**What is asked**
Output exactly the span of lines that begins at the line containing "Keep writing the" and ends at the line containing "return light", both lines included.
— Start —
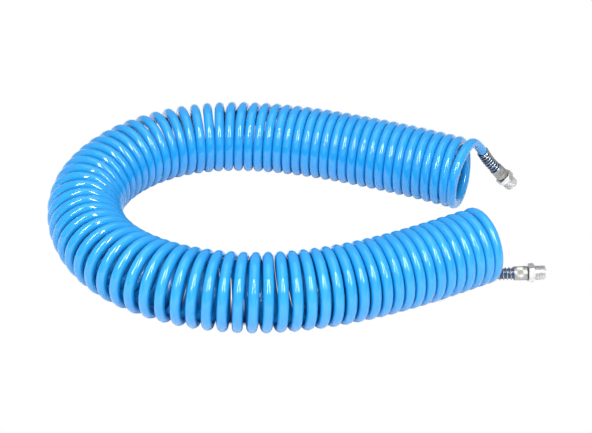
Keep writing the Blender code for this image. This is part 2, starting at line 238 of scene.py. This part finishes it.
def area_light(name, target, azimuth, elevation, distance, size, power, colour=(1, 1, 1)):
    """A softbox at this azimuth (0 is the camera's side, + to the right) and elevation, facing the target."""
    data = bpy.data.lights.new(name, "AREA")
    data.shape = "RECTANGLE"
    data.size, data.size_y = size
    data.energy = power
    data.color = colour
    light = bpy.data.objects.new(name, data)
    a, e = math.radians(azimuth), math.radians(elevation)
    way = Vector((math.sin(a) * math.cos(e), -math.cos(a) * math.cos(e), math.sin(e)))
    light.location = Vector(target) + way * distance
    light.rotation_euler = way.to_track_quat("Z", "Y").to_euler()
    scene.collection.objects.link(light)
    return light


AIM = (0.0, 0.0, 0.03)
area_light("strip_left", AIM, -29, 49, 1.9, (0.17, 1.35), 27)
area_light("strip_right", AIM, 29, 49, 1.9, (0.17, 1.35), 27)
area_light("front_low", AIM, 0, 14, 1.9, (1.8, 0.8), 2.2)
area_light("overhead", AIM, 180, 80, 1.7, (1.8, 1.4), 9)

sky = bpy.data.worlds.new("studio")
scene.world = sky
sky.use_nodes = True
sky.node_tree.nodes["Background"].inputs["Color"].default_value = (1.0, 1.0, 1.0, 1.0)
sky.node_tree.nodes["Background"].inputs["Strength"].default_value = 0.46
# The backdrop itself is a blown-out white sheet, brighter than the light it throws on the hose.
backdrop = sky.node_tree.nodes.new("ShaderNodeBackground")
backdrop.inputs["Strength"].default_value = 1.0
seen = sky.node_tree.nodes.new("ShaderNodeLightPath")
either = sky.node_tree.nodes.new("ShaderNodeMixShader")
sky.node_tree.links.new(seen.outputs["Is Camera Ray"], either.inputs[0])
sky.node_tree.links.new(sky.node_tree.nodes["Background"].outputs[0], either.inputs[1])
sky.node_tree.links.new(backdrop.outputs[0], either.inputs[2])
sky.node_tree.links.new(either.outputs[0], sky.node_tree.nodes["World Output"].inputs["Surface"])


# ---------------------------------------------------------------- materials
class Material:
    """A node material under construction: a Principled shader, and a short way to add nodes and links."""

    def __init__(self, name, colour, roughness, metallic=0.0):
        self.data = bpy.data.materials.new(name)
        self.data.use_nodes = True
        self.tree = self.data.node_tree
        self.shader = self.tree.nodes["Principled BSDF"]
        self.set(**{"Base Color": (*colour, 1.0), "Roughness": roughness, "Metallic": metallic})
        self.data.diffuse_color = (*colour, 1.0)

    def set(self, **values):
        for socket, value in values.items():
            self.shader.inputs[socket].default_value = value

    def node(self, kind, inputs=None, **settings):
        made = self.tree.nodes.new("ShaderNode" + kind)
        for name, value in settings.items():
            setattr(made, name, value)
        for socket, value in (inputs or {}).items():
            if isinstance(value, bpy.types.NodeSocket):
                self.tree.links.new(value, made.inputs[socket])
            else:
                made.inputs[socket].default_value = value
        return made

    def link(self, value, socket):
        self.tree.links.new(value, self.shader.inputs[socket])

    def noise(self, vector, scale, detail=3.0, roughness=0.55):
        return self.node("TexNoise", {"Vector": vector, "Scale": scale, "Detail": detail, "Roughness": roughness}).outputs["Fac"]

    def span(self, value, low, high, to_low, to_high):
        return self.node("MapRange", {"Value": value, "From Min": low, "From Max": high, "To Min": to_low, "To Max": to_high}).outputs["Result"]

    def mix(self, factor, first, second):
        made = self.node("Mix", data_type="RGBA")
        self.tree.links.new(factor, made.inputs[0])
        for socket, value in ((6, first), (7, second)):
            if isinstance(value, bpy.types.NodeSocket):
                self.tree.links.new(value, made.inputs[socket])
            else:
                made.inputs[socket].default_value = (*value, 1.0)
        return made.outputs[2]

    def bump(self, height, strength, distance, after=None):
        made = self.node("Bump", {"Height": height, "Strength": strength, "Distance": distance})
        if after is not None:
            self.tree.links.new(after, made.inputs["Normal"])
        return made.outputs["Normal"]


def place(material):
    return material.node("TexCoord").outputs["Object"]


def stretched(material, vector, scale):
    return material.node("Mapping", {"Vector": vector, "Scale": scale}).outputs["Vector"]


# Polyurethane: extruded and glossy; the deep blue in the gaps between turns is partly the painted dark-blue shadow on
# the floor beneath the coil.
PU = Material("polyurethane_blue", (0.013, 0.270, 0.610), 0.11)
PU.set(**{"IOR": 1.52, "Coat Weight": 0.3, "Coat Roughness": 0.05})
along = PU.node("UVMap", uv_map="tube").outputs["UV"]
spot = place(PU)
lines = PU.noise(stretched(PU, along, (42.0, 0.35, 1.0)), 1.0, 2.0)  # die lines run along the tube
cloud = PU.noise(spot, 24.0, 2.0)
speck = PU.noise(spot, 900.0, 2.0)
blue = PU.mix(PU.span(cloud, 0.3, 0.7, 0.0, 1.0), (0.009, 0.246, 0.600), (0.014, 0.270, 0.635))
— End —
— Start —
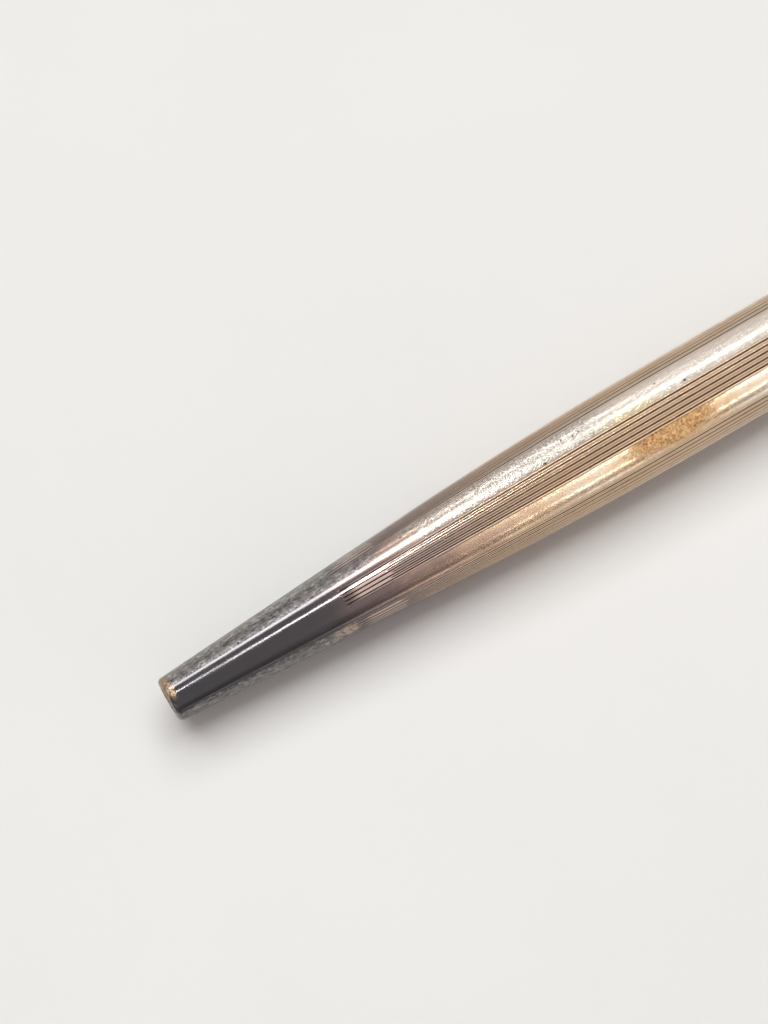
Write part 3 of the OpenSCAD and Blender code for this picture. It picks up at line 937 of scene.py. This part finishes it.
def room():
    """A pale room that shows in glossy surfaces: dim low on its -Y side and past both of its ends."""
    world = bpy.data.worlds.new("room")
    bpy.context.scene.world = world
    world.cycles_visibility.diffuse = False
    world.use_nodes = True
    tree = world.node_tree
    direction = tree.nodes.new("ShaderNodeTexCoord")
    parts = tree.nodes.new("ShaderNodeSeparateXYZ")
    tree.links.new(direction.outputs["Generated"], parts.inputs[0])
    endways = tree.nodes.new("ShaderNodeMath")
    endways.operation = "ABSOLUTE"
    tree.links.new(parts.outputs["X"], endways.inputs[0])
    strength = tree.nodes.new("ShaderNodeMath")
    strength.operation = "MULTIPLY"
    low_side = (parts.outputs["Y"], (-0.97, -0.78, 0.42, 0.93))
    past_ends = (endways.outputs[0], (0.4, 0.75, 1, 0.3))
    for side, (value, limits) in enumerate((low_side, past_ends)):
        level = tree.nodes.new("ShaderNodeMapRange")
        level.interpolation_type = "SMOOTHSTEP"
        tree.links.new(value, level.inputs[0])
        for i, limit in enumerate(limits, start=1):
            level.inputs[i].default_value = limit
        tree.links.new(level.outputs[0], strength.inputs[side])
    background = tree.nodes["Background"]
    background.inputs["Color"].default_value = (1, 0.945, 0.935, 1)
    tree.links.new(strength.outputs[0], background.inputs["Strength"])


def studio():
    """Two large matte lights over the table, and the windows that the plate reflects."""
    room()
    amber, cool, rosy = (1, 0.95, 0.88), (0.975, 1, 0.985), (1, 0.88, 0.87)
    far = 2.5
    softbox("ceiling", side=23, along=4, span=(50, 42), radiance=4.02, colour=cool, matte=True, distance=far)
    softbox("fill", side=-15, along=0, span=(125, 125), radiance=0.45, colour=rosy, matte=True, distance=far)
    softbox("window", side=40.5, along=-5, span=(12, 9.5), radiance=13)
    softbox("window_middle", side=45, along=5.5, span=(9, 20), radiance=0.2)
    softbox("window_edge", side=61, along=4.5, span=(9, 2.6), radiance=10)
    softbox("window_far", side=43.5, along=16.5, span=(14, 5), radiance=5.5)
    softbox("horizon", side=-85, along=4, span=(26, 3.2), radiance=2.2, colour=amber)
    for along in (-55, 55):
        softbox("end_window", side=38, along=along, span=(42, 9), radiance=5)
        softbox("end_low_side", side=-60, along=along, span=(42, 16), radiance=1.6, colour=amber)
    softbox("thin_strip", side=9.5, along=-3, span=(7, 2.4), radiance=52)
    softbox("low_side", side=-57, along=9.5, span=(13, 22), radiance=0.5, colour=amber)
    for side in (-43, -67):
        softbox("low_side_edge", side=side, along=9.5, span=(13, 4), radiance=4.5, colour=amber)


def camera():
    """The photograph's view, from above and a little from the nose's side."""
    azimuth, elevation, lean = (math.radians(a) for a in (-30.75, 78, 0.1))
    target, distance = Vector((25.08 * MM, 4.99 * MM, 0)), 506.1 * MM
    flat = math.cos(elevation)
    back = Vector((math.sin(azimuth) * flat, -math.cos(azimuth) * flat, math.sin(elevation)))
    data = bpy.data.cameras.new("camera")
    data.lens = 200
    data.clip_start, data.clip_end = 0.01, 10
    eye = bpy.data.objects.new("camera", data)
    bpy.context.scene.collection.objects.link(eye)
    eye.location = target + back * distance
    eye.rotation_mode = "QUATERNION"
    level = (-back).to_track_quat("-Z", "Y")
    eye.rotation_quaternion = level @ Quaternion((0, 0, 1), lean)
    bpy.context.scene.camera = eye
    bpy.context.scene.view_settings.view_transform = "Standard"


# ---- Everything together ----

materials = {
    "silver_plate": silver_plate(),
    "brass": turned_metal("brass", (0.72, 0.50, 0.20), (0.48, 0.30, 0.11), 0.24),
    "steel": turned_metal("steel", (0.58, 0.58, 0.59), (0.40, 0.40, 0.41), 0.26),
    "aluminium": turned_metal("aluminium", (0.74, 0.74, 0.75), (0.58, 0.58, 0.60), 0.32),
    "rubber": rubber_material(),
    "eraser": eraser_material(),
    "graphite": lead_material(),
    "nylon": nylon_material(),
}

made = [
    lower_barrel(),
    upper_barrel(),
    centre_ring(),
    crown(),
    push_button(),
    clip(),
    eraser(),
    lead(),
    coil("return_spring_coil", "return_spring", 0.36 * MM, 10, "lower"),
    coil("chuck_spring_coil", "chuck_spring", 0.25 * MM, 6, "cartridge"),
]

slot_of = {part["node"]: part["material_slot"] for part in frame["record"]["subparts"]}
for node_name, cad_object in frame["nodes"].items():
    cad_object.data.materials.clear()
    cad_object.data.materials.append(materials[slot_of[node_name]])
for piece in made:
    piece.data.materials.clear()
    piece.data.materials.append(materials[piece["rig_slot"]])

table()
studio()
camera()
— End —
— Start —
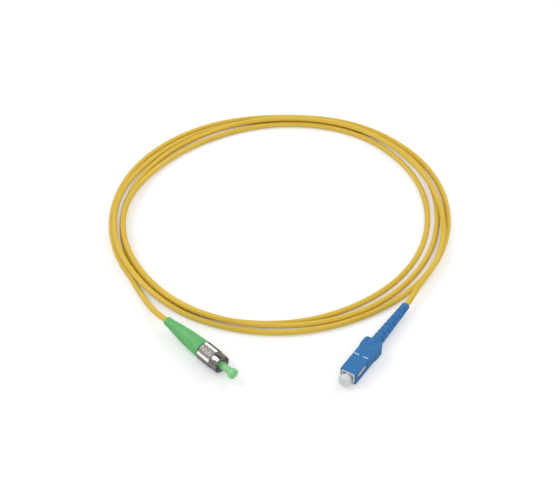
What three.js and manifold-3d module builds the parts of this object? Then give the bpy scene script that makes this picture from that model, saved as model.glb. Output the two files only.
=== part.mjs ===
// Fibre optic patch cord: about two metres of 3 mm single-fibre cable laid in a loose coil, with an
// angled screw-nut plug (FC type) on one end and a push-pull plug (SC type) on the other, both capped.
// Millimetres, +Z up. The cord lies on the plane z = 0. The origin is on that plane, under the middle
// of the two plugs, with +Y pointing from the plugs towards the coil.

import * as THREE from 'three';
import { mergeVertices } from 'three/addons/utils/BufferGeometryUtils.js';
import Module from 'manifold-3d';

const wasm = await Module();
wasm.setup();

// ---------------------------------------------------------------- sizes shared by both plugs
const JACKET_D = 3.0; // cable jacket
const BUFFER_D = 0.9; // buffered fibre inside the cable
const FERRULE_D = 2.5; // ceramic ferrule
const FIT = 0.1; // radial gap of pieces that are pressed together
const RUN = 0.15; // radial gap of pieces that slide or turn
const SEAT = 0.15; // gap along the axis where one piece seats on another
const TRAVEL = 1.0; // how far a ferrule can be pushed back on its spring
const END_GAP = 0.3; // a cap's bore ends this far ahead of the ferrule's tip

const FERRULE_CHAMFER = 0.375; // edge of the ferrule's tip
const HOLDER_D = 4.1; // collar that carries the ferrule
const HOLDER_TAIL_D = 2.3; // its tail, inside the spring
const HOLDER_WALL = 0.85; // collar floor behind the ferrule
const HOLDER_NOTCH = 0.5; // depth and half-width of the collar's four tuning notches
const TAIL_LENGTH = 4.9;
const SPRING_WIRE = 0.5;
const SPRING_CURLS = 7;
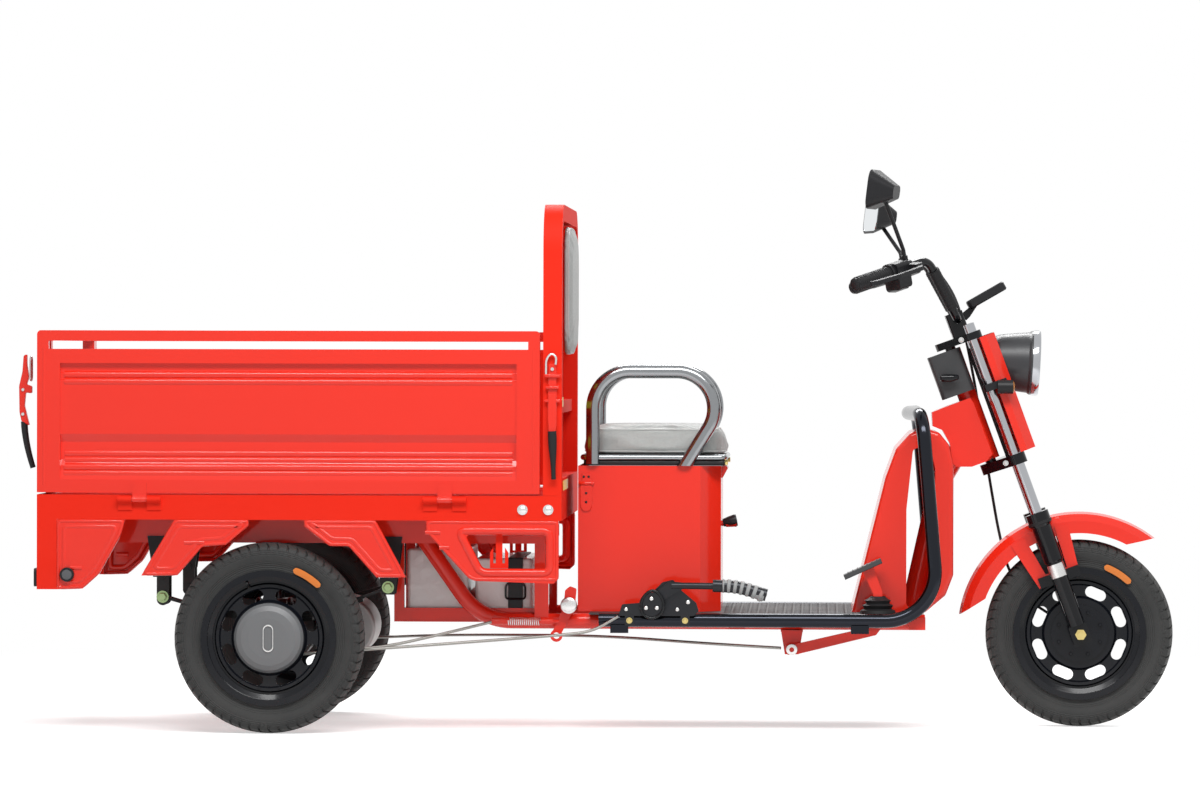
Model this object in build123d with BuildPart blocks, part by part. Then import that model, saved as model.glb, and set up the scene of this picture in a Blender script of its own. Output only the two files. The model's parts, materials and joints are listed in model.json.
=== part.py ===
— End —
**Result of the task**
Keep writing the Blender code for this image. This is part 2, starting at line 238 of scene.py. This part finishes it.
def area_light(name, target, azimuth, elevation, distance, size, power, colour=(1, 1, 1)):
    """A softbox at this azimuth (0 is the camera's side, + to the right) and elevation, facing the target."""
    data = bpy.data.lights.new(name, "AREA")
    data.shape = "RECTANGLE"
    data.size, data.size_y = size
    data.energy = power
    data.color = colour
    light = bpy.data.objects.new(name, data)
    a, e = math.radians(azimuth), math.radians(elevation)
    way = Vector((math.sin(a) * math.cos(e), -math.cos(a) * math.cos(e), math.sin(e)))
    light.location = Vector(target) + way * distance
    light.rotation_euler = way.to_track_quat("Z", "Y").to_euler()
    scene.collection.objects.link(light)
    return light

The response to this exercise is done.